The results obtained contribute to the scientific debate about the effectiveness of aerial distribution systems, by providing a reliable model for evaluating the energy consumption of aerial logistic systems, thus allowing the optimal sizing of the supportive infrastructures with respect to area serviced. The results obtained show in particular that although aerial delivery systems can actually outperform traditional ground proximity services, the range of effective operations drastically reduces as the population density (and corresponding service demand) increases. In particular, while aerial logistics can be effective in rural areas up to a range of approx. 9.5 km, this range reduces to approx. 3.5 km in urban areas. The suggested managerial insight is that optimized design of such infrastructures is crucial to outperform the traditional ground distribution systems. The research also demonstrates that aerial logistic systems for last mile delivery can be a convenient choice for quick and low-cost parcel distribution, provided urban supportive infrastructures are adequately designed. The deployment of such infrastructure as an additional tier of the supply chain can be however troublesome, particularly in old city centers. Some concerns may thus arise about the opportunity of such solution considering that electric ground vehicles may easily outperform aerial systems in many real contexts, and that due to the limitations of delivery drones and their inability to operate in adverse climatic conditions, aerial logistic systems would always require ground backup vehicles. The integration of aerial and ground logistic systems for last mile delivery, hence, is an interesting topic for further research considering the increasing trend of e-commerce related delivery services. In such regard, the spike in demand of e-commerce- and home-deliveries observed during the recent COVID19 outbreak and the consequent stress test that it has generated on urban logistic systems, could be indicative of future scenarios if these consumer patterns are sustained after the end of the outbreak.

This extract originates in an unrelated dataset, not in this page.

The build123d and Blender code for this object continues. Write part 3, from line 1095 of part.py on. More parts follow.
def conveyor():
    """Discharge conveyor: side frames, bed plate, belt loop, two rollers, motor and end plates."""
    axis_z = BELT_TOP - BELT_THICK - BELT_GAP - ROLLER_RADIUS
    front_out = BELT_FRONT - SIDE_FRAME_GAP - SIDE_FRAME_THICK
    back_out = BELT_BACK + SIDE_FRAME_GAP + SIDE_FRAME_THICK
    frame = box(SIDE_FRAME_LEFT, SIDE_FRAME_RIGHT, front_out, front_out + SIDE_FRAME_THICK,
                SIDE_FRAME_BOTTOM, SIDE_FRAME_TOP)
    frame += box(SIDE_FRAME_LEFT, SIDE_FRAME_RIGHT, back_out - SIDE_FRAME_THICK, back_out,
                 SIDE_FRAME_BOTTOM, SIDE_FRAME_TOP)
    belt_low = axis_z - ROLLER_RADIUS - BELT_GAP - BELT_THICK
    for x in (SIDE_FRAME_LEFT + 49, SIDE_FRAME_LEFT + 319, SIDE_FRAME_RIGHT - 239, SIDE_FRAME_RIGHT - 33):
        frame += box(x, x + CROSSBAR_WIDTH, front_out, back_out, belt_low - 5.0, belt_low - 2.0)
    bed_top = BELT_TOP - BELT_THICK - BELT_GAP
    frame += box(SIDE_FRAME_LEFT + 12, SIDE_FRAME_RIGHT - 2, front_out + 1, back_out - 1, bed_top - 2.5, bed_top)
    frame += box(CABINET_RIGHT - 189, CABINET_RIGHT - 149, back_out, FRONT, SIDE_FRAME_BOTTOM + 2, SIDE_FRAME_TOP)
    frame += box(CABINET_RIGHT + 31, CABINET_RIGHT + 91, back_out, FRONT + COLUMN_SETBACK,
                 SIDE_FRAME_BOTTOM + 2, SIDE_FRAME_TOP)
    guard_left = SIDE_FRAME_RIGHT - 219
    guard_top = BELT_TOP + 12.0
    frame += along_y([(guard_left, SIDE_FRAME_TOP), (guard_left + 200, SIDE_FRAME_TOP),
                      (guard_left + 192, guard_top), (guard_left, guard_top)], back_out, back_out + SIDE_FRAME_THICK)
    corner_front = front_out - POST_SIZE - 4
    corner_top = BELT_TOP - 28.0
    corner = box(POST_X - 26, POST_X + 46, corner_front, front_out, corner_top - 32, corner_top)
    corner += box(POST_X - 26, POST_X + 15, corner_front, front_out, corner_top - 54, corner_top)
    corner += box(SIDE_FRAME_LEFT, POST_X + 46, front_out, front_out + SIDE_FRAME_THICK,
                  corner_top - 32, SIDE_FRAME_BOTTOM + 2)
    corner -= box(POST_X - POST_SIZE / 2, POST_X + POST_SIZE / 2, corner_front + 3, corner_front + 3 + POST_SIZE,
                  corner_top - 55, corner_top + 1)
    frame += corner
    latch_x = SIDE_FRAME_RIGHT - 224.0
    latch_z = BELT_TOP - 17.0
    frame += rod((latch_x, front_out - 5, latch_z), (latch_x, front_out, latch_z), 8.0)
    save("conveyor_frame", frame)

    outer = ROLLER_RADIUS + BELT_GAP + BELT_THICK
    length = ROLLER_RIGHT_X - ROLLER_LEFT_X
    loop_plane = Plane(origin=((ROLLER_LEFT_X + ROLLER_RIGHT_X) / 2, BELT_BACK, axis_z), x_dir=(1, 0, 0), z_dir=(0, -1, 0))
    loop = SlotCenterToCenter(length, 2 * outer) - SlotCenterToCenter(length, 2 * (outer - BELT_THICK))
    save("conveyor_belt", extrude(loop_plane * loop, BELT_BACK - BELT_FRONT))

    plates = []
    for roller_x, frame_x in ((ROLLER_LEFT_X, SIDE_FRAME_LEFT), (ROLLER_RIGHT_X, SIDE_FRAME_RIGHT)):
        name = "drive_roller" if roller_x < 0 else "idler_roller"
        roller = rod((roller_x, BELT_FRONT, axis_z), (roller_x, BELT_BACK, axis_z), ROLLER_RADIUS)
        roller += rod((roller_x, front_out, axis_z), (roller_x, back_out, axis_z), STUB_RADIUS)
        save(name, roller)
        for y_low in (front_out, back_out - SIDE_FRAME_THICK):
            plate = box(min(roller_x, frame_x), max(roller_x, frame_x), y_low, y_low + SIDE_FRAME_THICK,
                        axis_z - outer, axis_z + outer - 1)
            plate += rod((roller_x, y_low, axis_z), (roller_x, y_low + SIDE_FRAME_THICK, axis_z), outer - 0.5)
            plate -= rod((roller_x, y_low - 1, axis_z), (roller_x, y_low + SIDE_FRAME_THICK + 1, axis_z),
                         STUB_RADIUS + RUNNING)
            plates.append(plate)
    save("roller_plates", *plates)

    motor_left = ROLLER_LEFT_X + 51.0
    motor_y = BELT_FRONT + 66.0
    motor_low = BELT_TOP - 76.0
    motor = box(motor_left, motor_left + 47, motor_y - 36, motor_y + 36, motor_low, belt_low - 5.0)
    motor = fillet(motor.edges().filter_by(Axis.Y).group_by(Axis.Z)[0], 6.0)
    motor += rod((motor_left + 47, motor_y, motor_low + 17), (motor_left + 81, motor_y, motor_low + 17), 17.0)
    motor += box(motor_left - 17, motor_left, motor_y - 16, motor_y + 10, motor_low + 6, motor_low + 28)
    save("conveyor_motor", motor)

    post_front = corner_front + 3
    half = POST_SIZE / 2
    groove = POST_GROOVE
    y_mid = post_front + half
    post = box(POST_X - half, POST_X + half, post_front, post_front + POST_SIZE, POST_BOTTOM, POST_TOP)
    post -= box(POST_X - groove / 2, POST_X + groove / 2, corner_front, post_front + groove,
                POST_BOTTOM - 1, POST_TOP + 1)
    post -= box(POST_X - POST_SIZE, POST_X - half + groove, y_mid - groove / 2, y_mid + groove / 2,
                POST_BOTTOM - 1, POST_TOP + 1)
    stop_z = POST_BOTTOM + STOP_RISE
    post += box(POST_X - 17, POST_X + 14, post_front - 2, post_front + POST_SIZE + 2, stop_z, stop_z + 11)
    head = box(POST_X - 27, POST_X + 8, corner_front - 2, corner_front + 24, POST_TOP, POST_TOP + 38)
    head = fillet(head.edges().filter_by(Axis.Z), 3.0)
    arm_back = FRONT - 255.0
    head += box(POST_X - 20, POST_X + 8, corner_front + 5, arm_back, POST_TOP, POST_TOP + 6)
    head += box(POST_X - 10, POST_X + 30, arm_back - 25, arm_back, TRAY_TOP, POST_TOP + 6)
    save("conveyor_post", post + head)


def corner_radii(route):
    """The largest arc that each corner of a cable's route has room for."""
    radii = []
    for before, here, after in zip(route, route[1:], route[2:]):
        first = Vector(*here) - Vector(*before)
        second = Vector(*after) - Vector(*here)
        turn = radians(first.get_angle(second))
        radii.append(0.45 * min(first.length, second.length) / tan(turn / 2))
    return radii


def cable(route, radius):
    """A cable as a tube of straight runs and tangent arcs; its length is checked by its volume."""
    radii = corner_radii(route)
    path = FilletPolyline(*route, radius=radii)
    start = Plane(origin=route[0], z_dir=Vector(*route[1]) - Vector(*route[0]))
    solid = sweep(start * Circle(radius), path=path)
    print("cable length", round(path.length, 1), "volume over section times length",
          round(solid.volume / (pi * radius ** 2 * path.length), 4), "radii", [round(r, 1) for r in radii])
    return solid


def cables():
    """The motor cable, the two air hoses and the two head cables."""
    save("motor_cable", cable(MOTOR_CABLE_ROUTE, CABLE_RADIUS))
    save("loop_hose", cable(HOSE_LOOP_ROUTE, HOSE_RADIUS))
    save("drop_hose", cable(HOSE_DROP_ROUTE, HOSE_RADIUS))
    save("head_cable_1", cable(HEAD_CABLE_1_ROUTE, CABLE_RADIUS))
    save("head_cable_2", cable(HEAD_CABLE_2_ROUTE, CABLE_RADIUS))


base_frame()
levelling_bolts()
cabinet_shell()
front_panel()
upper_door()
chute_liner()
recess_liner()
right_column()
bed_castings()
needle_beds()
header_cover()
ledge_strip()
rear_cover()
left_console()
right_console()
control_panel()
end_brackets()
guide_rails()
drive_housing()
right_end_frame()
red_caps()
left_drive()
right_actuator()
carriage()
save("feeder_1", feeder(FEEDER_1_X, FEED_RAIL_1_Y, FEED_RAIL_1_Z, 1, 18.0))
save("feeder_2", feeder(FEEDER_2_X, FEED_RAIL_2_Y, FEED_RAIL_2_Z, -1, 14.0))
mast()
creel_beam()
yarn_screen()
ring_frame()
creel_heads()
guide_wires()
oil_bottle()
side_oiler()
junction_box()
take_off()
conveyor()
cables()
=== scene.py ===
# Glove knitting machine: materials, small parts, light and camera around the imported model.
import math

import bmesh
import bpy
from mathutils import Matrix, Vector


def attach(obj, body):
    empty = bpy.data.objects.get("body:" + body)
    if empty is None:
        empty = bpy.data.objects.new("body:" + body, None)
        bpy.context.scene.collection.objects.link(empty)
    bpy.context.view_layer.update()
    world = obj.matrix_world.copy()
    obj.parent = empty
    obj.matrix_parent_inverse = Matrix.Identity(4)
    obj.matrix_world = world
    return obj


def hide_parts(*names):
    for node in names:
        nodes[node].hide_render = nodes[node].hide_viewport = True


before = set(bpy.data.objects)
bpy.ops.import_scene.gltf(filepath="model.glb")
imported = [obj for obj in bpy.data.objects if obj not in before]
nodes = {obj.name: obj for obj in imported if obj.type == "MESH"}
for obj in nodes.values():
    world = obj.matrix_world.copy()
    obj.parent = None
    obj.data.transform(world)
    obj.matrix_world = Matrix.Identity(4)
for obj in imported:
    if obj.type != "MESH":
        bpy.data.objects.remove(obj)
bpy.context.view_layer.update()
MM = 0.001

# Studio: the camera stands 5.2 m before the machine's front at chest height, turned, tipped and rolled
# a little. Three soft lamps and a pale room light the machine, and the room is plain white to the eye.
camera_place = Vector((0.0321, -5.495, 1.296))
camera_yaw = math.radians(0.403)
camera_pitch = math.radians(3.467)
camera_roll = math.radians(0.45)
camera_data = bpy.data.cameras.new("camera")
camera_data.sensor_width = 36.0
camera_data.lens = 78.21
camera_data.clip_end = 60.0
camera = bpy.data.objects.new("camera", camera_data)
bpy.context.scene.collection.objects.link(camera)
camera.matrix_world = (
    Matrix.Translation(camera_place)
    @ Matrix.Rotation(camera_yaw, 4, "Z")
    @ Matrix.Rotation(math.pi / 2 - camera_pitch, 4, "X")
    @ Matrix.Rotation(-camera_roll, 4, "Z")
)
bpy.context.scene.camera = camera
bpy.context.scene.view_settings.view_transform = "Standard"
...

Finally, the study suggests several directions for future research, including the lifecycle analysis of the infrastructures, and the introduction additional decision criteria within a multi criteria strategic optimization framework, while a substantial shortcoming is the difficulty of forecasting the demand of delivery services that can be performed by drones. Additionally, the methodology proposed relies on some relevant underlying assumptions, such as the demand modeling approach and to the energy consumption model. Referring to former, the lack of detailed information about the frequency and density of parcel deliveries, constitutes a significant limitation: the methodology proposed could thus be improved by implementing a more advanced demand modelling approach (e.g., taking into account the specific socio-economic conditions such as income, population age, etc.). Concerning the energy consumption issue, the simplified model proposed considers the energy required for horizontal translation and for hovering in static conditions, neglecting the energy consumed by the on-board electronic devices. The methodology proposed, however, can be extended to different aerial vehicles (e.g., octocpters or fixed wing) by introducing appropriate energy consumption models.